- _Stated problem_
Below are some records; quote exactly the lines from the one that contains "on the floor." through the one that contains "before = set(bpy.data.objects)", inclusive, and no others.

Object modeling scripts
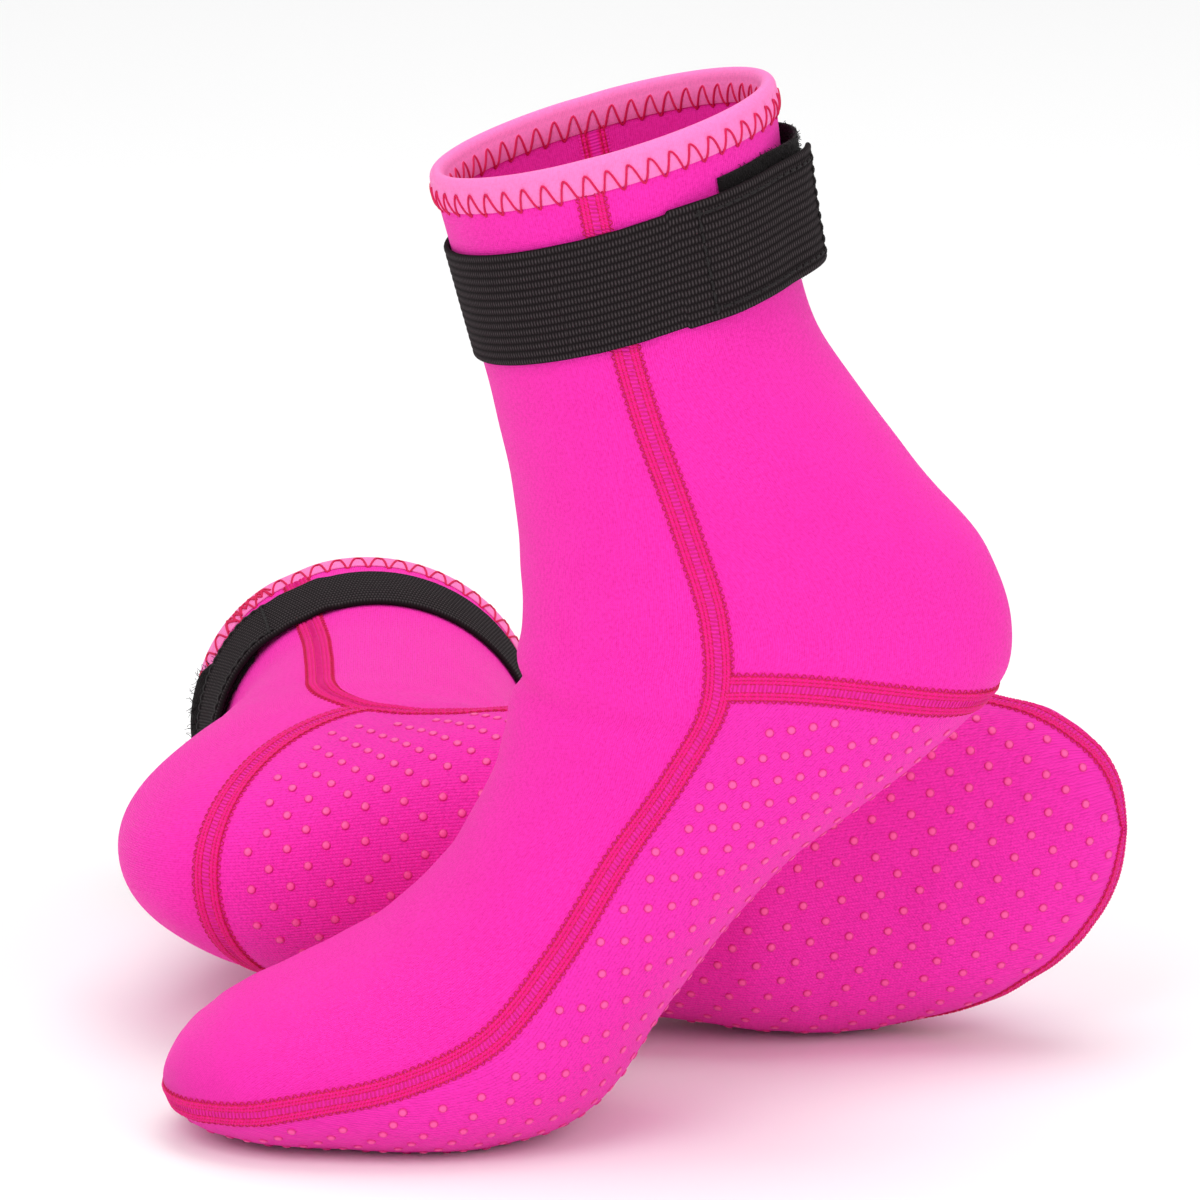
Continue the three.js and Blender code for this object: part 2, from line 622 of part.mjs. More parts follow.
const pair = new THREE.Group();
const hinges = {};
for (const boot of [RIGHT, LEFT]) {
  for (const [name, make, look] of PIECES) {
    const mesh = new THREE.Mesh(make(boot), new THREE.MeshStandardMaterial(look));
    mesh.name = `${boot.name}_${name}`;
    pair.add(mesh);
  }
  hinges[`${boot.name}_strap`] = hingeLine(boot, STRAP_HINGE);
  hinges[`${boot.name}_tab`] = hingeLine(boot, TAB_HINGE);
}

// The origin is below the middle of the pair, on the floor.
const box = new THREE.Box3().setFromObject(pair);
const middle = box.getCenter(new THREE.Vector3());
pair.position.set(-middle.x, -middle.y, -box.min.z);
for (const hinge of Object.values(hinges)) hinge.point.add(pair.position);
pair.userData.hinges = hinges;

export default pair;
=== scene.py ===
"""A pair of neoprene boots: knit panels, flatlock seams, bound cuffs, dotted soles, ankle straps.

Every piece is laid on one skin per boot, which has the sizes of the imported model's. A place on
the skin is a station, from the cuff (0) to the tip of the toes (15), and a share of half the
girth there, from 0 on the shin and instep to 1 on the heel and sole; a negative share is on
the inner ankle's side. Sizes are in millimetres until a mesh is made, which is in metres.
"""

import json

import bmesh
import bpy
import numpy as np
from bpy.props import FloatProperty, FloatVectorProperty, PointerProperty
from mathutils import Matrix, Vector


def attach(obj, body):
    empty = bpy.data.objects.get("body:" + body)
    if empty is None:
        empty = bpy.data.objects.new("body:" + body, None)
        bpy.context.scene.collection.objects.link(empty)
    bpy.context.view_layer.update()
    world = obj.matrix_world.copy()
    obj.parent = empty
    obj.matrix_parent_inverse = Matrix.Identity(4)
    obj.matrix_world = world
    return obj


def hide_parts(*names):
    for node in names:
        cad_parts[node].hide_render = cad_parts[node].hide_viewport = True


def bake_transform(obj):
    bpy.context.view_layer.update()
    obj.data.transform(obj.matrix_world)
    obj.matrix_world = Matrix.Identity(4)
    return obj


bl_info = {
    "name": "Neoprene Boots",
    "version": (1, 0, 0),
    "blender": (4, 5, 0),
    "location": "View3D > Sidebar > Boots",
    "description": "Builds the cloth, seams and straps of a pair of neoprene boots round their frame",
    "category": "Object",
}

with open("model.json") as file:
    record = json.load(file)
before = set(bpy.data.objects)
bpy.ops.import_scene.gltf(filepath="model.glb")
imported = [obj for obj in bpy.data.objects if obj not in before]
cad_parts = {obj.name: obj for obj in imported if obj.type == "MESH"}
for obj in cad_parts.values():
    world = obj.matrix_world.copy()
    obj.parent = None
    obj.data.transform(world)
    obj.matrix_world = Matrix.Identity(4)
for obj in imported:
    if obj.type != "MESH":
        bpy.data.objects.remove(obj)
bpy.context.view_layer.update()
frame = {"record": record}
MM = 0.001
ORIGIN = np.array(next(m["pos_m"] for m in frame["record"]["mounts"] if m["name"] == "ball_rest"))

# ---- Sizes shared with the frame, in millimetres ---------------------------------------------
NEOPRENE = 3.0
PANEL_GAP = 0.3
SEAM_WIDTH = 6.9
SEAM_TOP = 1.3
STRAP_WIDTH = 30.0
STRAP_THICKNESS = 1.5
STRAP_DROP_FRONT = 20.0
STRAP_DROP_BACK = 18.5
STRAP_TOP = 3.3
STRAP_ANCHOR = 0.7
STRAP_HINGE = -0.14
TAB_HINGE = -0.59
TAB_END = -0.985
FREE_MIDDLE = (STRAP_HINGE + TAB_HINGE) / 2
HOOK_START = -0.72
LOOP_START = -0.72
LOOP_END = -1.24
LOOP_DROP = 15.0
LOOP_WIDTH = 35.0
TAPE_MARGIN = 2.5
TAPE_TOP = 3.1
ANCHOR_STITCH = 12.0
TAB_STITCH_START = -0.66
BINDING_DEPTH = 9.0
DOT_HEIGHT = 0.42
HEEL_SEAM_SIDE = 4.8
HEEL_SEAM_BACK = 5.35
HEEL_STEP = 24.0                     # from one station to the next, near the heel seam
PANEL_DROP = 1.5                     # cuff's edge to the top of the panels
STRAP_STATION = 2.0                  # where a strap's shares are counted as lengths
FOLD_DEPTH = 3.0                     # cuff's edge to the end of the tape's fold
NEEDLE_LINES = (1.12, 2.08, 3.08)    # from the middle of a seam
COVER_LINES = (1.6, 2.58)
EDGE_LINE = 3.62
DOT_CLEARANCE = SEAM_WIDTH / 2 + 3.5
VIEW_CENTRE = (0.0522, 0.0353, 0.1317)

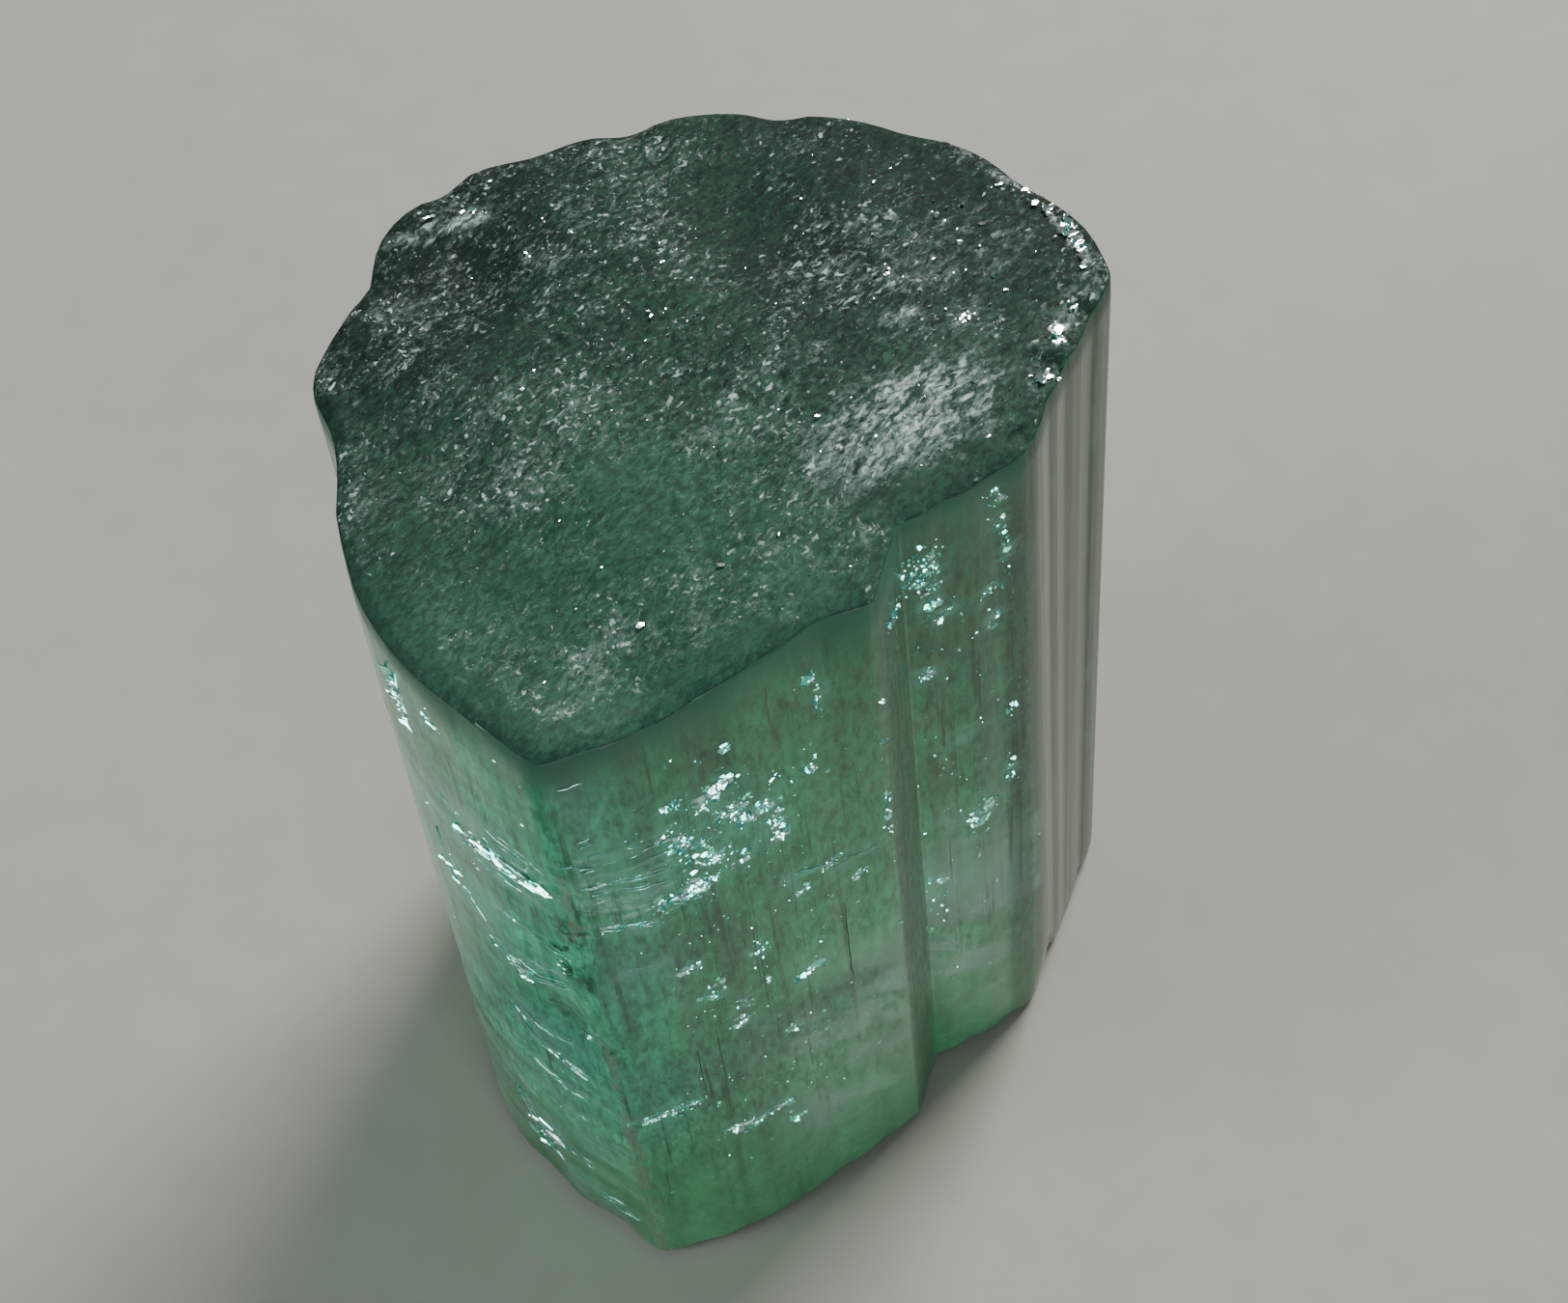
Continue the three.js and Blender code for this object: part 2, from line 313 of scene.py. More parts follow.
def light_and_dark(sheet, place, y, z, left, milky, shaded):
    """How light the body is at every spot, and how crowded its marks are there: blotches, a fine grain that
    calms down to the foot, a darker back, dark lines along the length, painted sheen in bands across the
    left face, and the painted light and shade kept on the surface, darkest on its strips of painted shade."""
    blotch = sheet.noise(sheet.stretched(place, (1300, 1300, 800)), detail=5, roughness=0.65)
    shade = sheet.ramp(blotch, 0.3, 0.7, 0.80, 1.20)
    grain = sheet.noise(sheet.stretched(place, (8500, 8500, 3400)), detail=4, roughness=0.78)
    calm = sheet.times(sheet.ramp(z, 1.5 * MM, 4.5 * MM, 0.3, 1.0), sheet.rest(milky))
    coarse = sheet.times(sheet.ramp(y, 0.0, -2.5 * MM, 0.25, 0.55), calm)
    grained = sheet.times(sheet.ramp(grain, 0.3, 0.7, -1.0, 1.0), coarse)
    shade = sheet.times(shade, sheet.plus(grained, 1.0))
    shade = sheet.times(shade, sheet.ramp(y, -1 * MM, 3 * MM, 1.0, 0.6))
    lines = sheet.noise(sheet.stretched(place, (9000, 9000, 230)), detail=3, roughness=0.6)
    crowd = sheet.noise(sheet.stretched(place, (900, 900, 350)), detail=2)
    lined = sheet.times(sheet.ramp(lines, 0.54, 0.67), sheet.ramp(crowd, 0.38, 0.58))
    lined = sheet.times(lined, sheet.ramp(z, 1.5 * MM, 4.5 * MM, 0.2, 0.65))
    shade = sheet.times(shade, sheet.rest(lined))
    # Light and dark bands across the left face: painted sheen.
    across = sheet.noise(sheet.stretched(place, (170, 170, 1700)), detail=4, roughness=0.6)
    left_sheen_bands = sheet.times(left, sheet.ramp(across, 0.35, 0.65, -0.35, 0.4))
    shade = sheet.times(shade, sheet.plus(left_sheen_bands, 1.0))
    # The painted light and shade kept on the surface.
    shade = sheet.times(shade, sheet.attribute("painted_light_and_shade"))
    # Darker still on the strips of painted shade.
    return sheet.times(shade, sheet.rest(sheet.times(shaded, 0.52))), crowd


def specks_and_veils(sheet, place, y, crowd, body):
    """Pale specks, thicker where the marks crowd, in part a painted glitter of small highlights, and a
    milky veil round every crack.
    """
    # Pale specks: in part painted glitter.
    specks = sheet.noise(sheet.stretched(place, (9500, 9500, 7000)), detail=3, roughness=0.7)
    crowded = sheet.ramp(crowd, 0.35, 0.65, 0.2, 0.75)
    plenty = sheet.times(crowded, sheet.ramp(y, 0.0, -2 * MM, 0.2, 1.0))
    specks = sheet.times(sheet.ramp(specks, 0.60, 0.72), plenty)
    body = sheet.mix_colours(specks, body, (0.42, 0.88, 0.68))
    milk = sheet.noise(sheet.stretched(place, (1800, 1800, 5200), (0, 10, 0)), detail=4, roughness=0.65)
    milk = sheet.times(sheet.ramp(milk, 0.40, 0.62, 0.08, 0.85), sheet.attribute("veil"))
    return sheet.mix_colours(milk, body, (0.36, 0.98, 0.80))


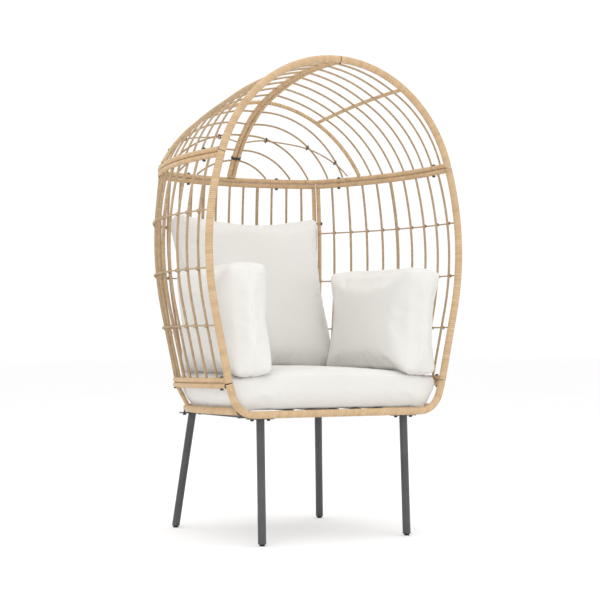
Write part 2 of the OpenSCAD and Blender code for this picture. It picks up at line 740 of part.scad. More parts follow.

- _Solution_
// The origin is below the middle of the pair, on the floor.
const box = new THREE.Box3().setFromObject(pair);
const middle = box.getCenter(new THREE.Vector3());
pair.position.set(-middle.x, -middle.y, -box.min.z);
for (const hinge of Object.values(hinges)) hinge.point.add(pair.position);
pair.userData.hinges = hinges;

export default pair;
=== scene.py ===
"""A pair of neoprene boots: knit panels, flatlock seams, bound cuffs, dotted soles, ankle straps.

Every piece is laid on one skin per boot, which has the sizes of the imported model's. A place on
the skin is a station, from the cuff (0) to the tip of the toes (15), and a share of half the
girth there, from 0 on the shin and instep to 1 on the heel and sole; a negative share is on
the inner ankle's side. Sizes are in millimetres until a mesh is made, which is in metres.
"""

import json

import bmesh
import bpy
import numpy as np
from bpy.props import FloatProperty, FloatVectorProperty, PointerProperty
from mathutils import Matrix, Vector


def attach(obj, body):
    empty = bpy.data.objects.get("body:" + body)
    if empty is None:
        empty = bpy.data.objects.new("body:" + body, None)
        bpy.context.scene.collection.objects.link(empty)
    bpy.context.view_layer.update()
    world = obj.matrix_world.copy()
    obj.parent = empty
    obj.matrix_parent_inverse = Matrix.Identity(4)
    obj.matrix_world = world
    return obj


def hide_parts(*names):
    for node in names:
        cad_parts[node].hide_render = cad_parts[node].hide_viewport = True


def bake_transform(obj):
    bpy.context.view_layer.update()
    obj.data.transform(obj.matrix_world)
    obj.matrix_world = Matrix.Identity(4)
    return obj


bl_info = {
    "name": "Neoprene Boots",
    "version": (1, 0, 0),
    "blender": (4, 5, 0),
    "location": "View3D > Sidebar > Boots",
    "description": "Builds the cloth, seams and straps of a pair of neoprene boots round their frame",
    "category": "Object",
}

with open("model.json") as file:
    record = json.load(file)
before = set(bpy.data.objects)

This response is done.